Roser is not really to be blamed for this.  He works with statistics, and none of this is captured by statistics.  But there are disciplines that do speak to this question.  Economic anthropology, in which I am trained, has for more than a century described how pre-capitalist economies work – describing how people have managed commons, how they have organized gift exchange and systems of reciprocity, etc.  If we want to understand what happened – and what was lost – during the forced transformation from subsistence economies to capitalist ones, we need to pay attention to that research. 

A final thought.  Roser and Hasell imply that I have “dismissed” the hard work of studious researchers.  I have done no such thing.  I respect the work they have done; I know how difficult it is.  My argument, rather, is that the results of that research are simply not robust enough to draw the conclusions that Roser draws, and which Gates and Pinker have trumpeted.  Indeed, they were never intended for that purpose. We don’t need to be afraid of this critique just because it threatens a long-familiar story.  What we need is to tell better, more accurate stories.  That’s how science progresses.

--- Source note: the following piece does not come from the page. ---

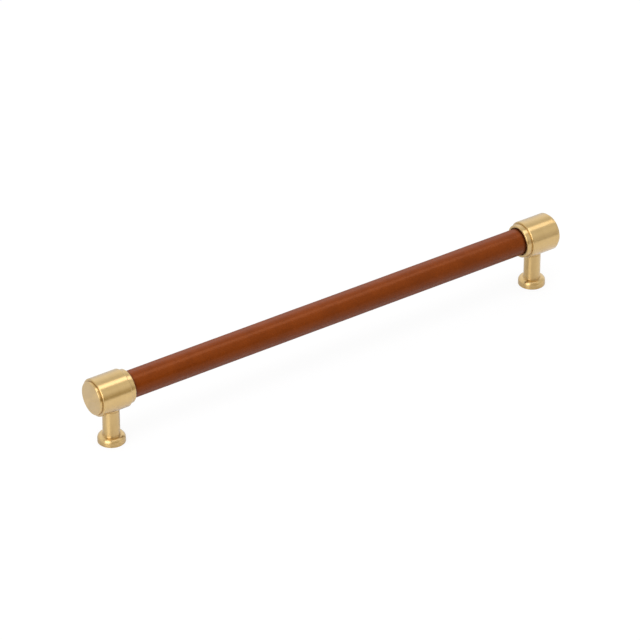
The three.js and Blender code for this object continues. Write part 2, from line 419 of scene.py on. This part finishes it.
class Nodes:
    """Small helper that adds and links the nodes of one material or world."""

    def __init__(self, tree):
        self.tree = tree
        tree.nodes.clear()

    def add(self, kind, inputs=None, **settings):
        node = self.tree.nodes.new(kind)
        for key, value in settings.items():
            setattr(node, key, value)
        for key, value in (inputs or {}).items():
            if isinstance(value, bpy.types.NodeSocket):
                self.tree.links.new(value, node.inputs[key])
            else:
                node.inputs[key].default_value = value
        return node

    def place(self):
        """The place on the object, in its own metres."""
        return self.add("ShaderNodeTexCoord").outputs["Object"]

    def axes(self, vector):
        return self.add("ShaderNodeSeparateXYZ", {0: vector}).outputs

    def math(self, operation, first, second=0.0):
        return self.add("ShaderNodeMath", {0: first, 1: second}, operation=operation).outputs[0]

    def ramp(self, value, low, high, to_low=0.0, to_high=1.0, kind="SMOOTHSTEP"):
        inputs = {"Value": value, 1: low, 2: high, 3: to_low, 4: to_high}
        node = self.add("ShaderNodeMapRange", inputs, interpolation_type=kind)
        return node.outputs["Result"]

    def noise(self, vector, scale, detail, roughness=0.5):
        inputs = {"Vector": vector, "Scale": scale, "Detail": detail, "Roughness": roughness}
        return self.add("ShaderNodeTexNoise", inputs).outputs[0]

    def blend(self, first, second, share):
        """The first's share of a number and the second's rest."""
        kept = self.math("MULTIPLY", first, share)
        return self.math("ADD", kept, self.math("MULTIPLY", second, 1 - share))

    def number(self, factor, first, second):
        """A number that goes from the first at factor 0 to the second at 1."""
        return self.add("ShaderNodeMix", {0: factor, 2: first, 3: second}).outputs[0]

    def colour(self, factor, first, second):
        """A colour that goes from the first at factor 0 to the second at 1."""
        inputs = {0: factor, 6: first, 7: second}
        return self.add("ShaderNodeMix", inputs, data_type="RGBA").outputs[2]

    def bump(self, height, strength, depth):
        """A relief that rises by depth millimetres where the height goes up by one."""
        inputs = {"Strength": strength, "Distance": depth * MM, "Height": height}
        return self.add("ShaderNodeBump", inputs).outputs[0]

    def emission(self, colour):
        return self.add("ShaderNodeEmission", {"Color": colour, "Strength": 1.0}).outputs[0]

    def either(self, share, first, second):
        """A surface that goes from the first shader at share 0 to the second at 1."""
        return self.add("ShaderNodeMixShader", {0: share, 1: first, 2: second}).outputs[0]


def new_material(name):
    material = bpy.data.materials.new(name)
    material.use_nodes = True
    return material, Nodes(material.node_tree)


# Between these levels of a noise, a tone or a roughness goes from one end of its range to the other
TONE_NOISE = (0.35, 0.65)
ROUGHNESS_NOISE = (0.3, 0.7)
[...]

So, this is my plea.  Take the graph down.  It’s time to stop using it. 

Or, if it must be kept up, this is what needs to change (and I have stated this to Roser and Hasell directly).  Every time the graph appears, it needs to foreground (a) that the two underlying methods are different and not comparable; (b) that the data for prior to 1950, and specifically prior to 1900, is extremely thin for the global South and not robust enough to draw strong conclusions; and (c) that the data does not capture the impact that colonization had on people’s livelihoods.  That shouldn’t be too difficult.